(Source data)
========

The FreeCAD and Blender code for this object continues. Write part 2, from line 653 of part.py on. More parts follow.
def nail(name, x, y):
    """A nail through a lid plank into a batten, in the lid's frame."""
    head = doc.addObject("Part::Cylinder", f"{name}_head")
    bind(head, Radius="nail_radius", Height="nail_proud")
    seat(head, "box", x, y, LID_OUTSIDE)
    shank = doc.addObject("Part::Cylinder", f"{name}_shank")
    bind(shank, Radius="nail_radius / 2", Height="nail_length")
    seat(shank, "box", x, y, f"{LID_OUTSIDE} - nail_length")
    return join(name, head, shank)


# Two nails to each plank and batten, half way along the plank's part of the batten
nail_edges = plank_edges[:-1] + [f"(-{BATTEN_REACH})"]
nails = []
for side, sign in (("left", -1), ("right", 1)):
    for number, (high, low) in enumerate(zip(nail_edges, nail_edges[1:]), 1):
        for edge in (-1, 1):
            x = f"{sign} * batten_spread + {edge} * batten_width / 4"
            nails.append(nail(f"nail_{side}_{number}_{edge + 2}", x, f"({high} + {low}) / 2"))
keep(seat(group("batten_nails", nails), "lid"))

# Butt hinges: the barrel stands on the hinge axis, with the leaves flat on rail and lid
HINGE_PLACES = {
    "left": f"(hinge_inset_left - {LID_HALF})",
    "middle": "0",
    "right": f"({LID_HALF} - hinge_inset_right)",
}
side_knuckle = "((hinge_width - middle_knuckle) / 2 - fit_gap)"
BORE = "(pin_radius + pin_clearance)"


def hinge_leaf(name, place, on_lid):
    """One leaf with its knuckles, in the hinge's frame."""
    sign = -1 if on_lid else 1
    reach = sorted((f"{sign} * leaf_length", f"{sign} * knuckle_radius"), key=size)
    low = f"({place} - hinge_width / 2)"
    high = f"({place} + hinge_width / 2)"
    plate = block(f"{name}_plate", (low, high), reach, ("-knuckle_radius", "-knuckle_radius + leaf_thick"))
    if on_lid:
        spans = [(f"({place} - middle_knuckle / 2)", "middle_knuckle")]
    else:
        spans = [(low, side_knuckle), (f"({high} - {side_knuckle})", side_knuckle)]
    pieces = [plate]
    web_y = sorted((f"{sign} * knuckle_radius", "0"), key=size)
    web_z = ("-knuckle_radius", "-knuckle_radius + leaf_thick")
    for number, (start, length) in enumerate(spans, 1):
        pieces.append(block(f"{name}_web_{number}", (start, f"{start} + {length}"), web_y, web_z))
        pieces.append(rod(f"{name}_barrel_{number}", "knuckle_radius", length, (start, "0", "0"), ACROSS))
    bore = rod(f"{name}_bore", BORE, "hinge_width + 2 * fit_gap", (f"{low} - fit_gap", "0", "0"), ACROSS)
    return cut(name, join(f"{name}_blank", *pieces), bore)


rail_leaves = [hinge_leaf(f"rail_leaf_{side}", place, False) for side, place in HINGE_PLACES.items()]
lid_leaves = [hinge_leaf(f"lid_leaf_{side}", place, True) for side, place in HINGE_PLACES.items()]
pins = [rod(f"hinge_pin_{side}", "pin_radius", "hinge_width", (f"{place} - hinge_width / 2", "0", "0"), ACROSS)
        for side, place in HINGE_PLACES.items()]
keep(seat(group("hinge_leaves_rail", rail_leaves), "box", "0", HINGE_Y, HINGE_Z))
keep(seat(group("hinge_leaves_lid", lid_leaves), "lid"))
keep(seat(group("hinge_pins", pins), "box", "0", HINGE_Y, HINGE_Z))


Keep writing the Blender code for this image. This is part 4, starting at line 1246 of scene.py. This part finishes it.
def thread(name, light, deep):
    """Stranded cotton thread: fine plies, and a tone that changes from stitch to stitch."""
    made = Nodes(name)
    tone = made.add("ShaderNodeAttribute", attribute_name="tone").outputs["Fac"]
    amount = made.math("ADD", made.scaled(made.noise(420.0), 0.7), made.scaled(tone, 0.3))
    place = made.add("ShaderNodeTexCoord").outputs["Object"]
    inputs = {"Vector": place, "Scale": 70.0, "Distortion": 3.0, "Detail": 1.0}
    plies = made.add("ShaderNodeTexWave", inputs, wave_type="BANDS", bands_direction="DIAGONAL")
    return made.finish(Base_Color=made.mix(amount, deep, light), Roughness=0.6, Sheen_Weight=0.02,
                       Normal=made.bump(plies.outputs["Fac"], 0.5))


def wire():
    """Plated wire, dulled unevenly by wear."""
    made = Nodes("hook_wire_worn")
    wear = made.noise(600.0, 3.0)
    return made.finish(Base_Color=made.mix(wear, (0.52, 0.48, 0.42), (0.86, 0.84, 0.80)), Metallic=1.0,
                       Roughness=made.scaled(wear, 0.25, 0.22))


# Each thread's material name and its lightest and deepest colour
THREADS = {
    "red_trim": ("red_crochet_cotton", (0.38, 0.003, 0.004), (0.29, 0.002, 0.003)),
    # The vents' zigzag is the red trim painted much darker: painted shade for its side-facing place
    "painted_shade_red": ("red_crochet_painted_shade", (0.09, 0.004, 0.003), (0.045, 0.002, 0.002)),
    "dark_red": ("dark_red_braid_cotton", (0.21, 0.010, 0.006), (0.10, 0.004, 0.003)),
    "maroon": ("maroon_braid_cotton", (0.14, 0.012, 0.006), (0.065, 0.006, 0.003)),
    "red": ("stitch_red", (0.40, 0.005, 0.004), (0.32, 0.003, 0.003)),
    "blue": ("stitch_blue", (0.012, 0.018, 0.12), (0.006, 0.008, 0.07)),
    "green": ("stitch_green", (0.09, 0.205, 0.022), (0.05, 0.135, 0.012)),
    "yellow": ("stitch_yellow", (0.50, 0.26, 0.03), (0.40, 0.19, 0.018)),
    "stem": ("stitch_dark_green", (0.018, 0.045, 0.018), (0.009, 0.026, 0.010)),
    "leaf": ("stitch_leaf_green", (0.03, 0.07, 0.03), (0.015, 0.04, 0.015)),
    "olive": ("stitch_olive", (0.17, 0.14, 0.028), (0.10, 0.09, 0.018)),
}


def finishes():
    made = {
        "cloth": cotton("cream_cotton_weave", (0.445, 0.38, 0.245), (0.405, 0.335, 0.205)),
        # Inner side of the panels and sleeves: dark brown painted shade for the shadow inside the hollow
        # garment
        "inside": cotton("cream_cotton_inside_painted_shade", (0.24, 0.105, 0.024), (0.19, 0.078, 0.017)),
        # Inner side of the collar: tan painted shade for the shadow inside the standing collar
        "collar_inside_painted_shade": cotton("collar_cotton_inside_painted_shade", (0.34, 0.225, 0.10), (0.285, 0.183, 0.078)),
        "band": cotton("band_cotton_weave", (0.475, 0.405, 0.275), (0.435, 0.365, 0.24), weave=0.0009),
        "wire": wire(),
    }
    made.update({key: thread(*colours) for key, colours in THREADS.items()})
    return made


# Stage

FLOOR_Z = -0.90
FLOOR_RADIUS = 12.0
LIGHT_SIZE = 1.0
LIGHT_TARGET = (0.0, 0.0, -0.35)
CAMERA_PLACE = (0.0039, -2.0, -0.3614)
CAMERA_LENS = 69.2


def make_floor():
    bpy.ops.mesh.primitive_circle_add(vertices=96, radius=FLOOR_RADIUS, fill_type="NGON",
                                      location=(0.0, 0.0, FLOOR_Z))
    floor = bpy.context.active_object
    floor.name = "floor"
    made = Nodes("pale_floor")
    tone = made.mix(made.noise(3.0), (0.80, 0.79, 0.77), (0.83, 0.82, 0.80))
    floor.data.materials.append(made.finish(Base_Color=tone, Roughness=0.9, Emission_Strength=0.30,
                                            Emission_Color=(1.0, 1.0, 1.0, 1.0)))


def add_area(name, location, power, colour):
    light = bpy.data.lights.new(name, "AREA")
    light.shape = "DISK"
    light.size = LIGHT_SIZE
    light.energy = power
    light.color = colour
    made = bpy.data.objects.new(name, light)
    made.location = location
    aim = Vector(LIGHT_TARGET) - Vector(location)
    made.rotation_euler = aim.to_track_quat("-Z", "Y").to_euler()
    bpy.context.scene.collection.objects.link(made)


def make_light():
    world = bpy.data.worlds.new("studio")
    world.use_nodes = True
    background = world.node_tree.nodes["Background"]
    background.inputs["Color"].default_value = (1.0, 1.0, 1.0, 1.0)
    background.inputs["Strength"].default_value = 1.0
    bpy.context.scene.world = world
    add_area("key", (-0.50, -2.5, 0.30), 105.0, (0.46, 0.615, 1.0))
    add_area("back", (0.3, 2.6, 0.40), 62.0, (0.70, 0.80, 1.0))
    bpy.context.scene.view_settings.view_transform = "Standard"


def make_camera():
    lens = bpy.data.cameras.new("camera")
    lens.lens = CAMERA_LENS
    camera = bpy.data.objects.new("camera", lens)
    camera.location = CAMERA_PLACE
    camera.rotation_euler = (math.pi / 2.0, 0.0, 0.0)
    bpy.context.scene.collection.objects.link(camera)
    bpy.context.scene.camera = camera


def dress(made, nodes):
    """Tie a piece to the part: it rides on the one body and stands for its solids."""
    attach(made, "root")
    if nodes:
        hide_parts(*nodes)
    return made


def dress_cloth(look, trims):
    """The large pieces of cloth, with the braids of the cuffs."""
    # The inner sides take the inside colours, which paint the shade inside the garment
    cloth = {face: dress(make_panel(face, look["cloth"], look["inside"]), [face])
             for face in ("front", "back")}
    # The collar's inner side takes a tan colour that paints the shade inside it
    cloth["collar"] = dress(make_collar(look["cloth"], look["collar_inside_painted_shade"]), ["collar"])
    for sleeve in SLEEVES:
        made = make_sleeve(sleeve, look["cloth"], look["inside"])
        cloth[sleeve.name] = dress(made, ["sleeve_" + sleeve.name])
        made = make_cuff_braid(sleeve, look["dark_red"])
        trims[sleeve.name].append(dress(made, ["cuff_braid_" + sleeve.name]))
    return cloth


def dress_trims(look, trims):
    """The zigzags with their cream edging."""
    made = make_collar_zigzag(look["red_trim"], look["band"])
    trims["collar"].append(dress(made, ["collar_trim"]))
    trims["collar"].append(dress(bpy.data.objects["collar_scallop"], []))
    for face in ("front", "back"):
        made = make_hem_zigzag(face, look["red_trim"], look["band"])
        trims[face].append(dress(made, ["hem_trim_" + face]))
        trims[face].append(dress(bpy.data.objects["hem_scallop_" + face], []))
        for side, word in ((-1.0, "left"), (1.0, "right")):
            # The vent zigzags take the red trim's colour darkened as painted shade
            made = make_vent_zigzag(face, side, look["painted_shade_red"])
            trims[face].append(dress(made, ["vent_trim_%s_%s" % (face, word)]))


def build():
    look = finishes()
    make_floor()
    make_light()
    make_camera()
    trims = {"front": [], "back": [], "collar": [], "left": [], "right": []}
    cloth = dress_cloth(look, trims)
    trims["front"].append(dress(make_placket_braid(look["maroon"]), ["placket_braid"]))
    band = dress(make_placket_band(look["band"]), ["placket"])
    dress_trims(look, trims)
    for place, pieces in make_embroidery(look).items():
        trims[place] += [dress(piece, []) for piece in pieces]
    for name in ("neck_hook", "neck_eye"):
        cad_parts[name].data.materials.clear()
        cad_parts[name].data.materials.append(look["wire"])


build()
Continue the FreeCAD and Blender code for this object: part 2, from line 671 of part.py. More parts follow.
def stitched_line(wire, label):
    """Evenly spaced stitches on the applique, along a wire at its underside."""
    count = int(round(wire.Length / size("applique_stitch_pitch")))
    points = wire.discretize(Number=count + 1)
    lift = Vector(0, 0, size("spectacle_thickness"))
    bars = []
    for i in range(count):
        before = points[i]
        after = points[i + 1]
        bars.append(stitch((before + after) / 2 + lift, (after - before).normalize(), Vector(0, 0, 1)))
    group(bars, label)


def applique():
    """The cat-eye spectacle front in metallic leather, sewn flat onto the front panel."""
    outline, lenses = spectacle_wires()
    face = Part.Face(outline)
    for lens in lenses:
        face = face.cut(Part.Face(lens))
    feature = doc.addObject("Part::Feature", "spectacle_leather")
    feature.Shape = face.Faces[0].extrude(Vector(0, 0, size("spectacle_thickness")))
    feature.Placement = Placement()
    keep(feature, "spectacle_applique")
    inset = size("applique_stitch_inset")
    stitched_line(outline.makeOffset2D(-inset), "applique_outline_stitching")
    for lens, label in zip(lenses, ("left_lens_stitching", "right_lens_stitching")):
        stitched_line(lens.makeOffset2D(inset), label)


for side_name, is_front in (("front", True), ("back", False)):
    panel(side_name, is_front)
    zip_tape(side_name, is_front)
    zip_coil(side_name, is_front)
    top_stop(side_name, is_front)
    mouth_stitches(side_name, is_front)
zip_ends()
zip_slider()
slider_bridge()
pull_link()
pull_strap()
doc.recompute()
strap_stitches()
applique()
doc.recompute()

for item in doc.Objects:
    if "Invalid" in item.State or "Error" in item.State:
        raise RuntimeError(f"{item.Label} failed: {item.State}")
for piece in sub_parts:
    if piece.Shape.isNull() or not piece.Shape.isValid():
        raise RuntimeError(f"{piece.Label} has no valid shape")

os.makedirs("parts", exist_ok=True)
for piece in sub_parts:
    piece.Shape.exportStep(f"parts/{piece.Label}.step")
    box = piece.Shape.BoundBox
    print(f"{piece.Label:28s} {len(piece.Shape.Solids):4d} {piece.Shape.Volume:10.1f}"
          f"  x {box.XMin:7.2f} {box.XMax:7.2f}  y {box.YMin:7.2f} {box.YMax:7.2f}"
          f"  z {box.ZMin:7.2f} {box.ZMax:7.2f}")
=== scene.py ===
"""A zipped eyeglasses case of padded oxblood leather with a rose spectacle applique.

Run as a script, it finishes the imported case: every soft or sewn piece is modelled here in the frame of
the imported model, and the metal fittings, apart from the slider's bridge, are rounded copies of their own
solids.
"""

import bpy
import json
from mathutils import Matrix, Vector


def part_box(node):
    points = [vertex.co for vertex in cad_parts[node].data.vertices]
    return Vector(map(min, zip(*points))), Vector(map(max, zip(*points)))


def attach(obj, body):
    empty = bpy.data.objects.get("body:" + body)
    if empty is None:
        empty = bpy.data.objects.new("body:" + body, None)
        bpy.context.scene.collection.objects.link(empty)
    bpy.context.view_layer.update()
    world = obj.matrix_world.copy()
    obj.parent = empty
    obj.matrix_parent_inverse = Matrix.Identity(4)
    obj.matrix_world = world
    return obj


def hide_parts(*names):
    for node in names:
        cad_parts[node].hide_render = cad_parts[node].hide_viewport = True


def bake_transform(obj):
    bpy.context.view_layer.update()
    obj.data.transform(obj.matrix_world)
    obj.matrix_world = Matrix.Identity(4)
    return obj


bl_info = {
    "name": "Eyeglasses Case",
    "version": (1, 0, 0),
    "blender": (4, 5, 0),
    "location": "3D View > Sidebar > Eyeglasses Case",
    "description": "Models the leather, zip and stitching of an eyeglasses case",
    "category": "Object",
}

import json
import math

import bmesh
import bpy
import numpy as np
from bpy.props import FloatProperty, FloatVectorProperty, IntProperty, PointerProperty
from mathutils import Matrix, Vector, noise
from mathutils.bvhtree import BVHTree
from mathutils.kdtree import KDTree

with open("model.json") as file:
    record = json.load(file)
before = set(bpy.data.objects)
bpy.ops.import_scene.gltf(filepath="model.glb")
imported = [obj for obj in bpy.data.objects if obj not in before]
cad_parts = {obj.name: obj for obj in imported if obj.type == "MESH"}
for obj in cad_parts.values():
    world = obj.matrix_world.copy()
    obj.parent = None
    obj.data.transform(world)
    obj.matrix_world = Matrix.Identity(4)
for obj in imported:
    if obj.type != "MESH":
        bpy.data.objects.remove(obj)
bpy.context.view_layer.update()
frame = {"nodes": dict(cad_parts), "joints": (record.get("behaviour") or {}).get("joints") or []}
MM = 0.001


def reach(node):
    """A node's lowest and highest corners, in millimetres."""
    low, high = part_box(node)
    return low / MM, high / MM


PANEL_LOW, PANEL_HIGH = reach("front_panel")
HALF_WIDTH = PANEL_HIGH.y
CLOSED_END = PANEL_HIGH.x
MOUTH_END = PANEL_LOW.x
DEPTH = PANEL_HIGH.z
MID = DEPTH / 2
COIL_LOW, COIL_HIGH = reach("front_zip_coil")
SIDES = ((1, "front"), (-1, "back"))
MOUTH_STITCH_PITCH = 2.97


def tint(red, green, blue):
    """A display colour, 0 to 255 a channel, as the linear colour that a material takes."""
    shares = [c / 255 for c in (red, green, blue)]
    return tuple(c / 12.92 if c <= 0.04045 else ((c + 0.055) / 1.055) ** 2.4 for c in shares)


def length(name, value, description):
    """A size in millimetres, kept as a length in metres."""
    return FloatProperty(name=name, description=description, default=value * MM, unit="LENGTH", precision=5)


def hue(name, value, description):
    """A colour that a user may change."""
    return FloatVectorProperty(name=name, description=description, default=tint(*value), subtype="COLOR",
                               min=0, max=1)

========

#### PROMPT
Solely the line containing "for side_name, is_front", the line containing "if empty is", and the lines between them are to be given again, exactly as written.

#### FULL RESPONSE
for side_name, is_front in (("front", True), ("back", False)):
    panel(side_name, is_front)
    zip_tape(side_name, is_front)
    zip_coil(side_name, is_front)
    top_stop(side_name, is_front)
    mouth_stitches(side_name, is_front)
zip_ends()
zip_slider()
slider_bridge()
pull_link()
pull_strap()
doc.recompute()
strap_stitches()
applique()
doc.recompute()

for item in doc.Objects:
    if "Invalid" in item.State or "Error" in item.State:
        raise RuntimeError(f"{item.Label} failed: {item.State}")
for piece in sub_parts:
    if piece.Shape.isNull() or not piece.Shape.isValid():
        raise RuntimeError(f"{piece.Label} has no valid shape")

os.makedirs("parts", exist_ok=True)
for piece in sub_parts:
    piece.Shape.exportStep(f"parts/{piece.Label}.step")
    box = piece.Shape.BoundBox
    print(f"{piece.Label:28s} {len(piece.Shape.Solids):4d} {piece.Shape.Volume:10.1f}"
          f"  x {box.XMin:7.2f} {box.XMax:7.2f}  y {box.YMin:7.2f} {box.YMax:7.2f}"
          f"  z {box.ZMin:7.2f} {box.ZMax:7.2f}")
=== scene.py ===
"""A zipped eyeglasses case of padded oxblood leather with a rose spectacle applique.

Run as a script, it finishes the imported case: every soft or sewn piece is modelled here in the frame of
the imported model, and the metal fittings, apart from the slider's bridge, are rounded copies of their own
solids.
"""

import bpy
import json
from mathutils import Matrix, Vector


def part_box(node):
    points = [vertex.co for vertex in cad_parts[node].data.vertices]
    return Vector(map(min, zip(*points))), Vector(map(max, zip(*points)))


def attach(obj, body):
    empty = bpy.data.objects.get("body:" + body)
    if empty is None:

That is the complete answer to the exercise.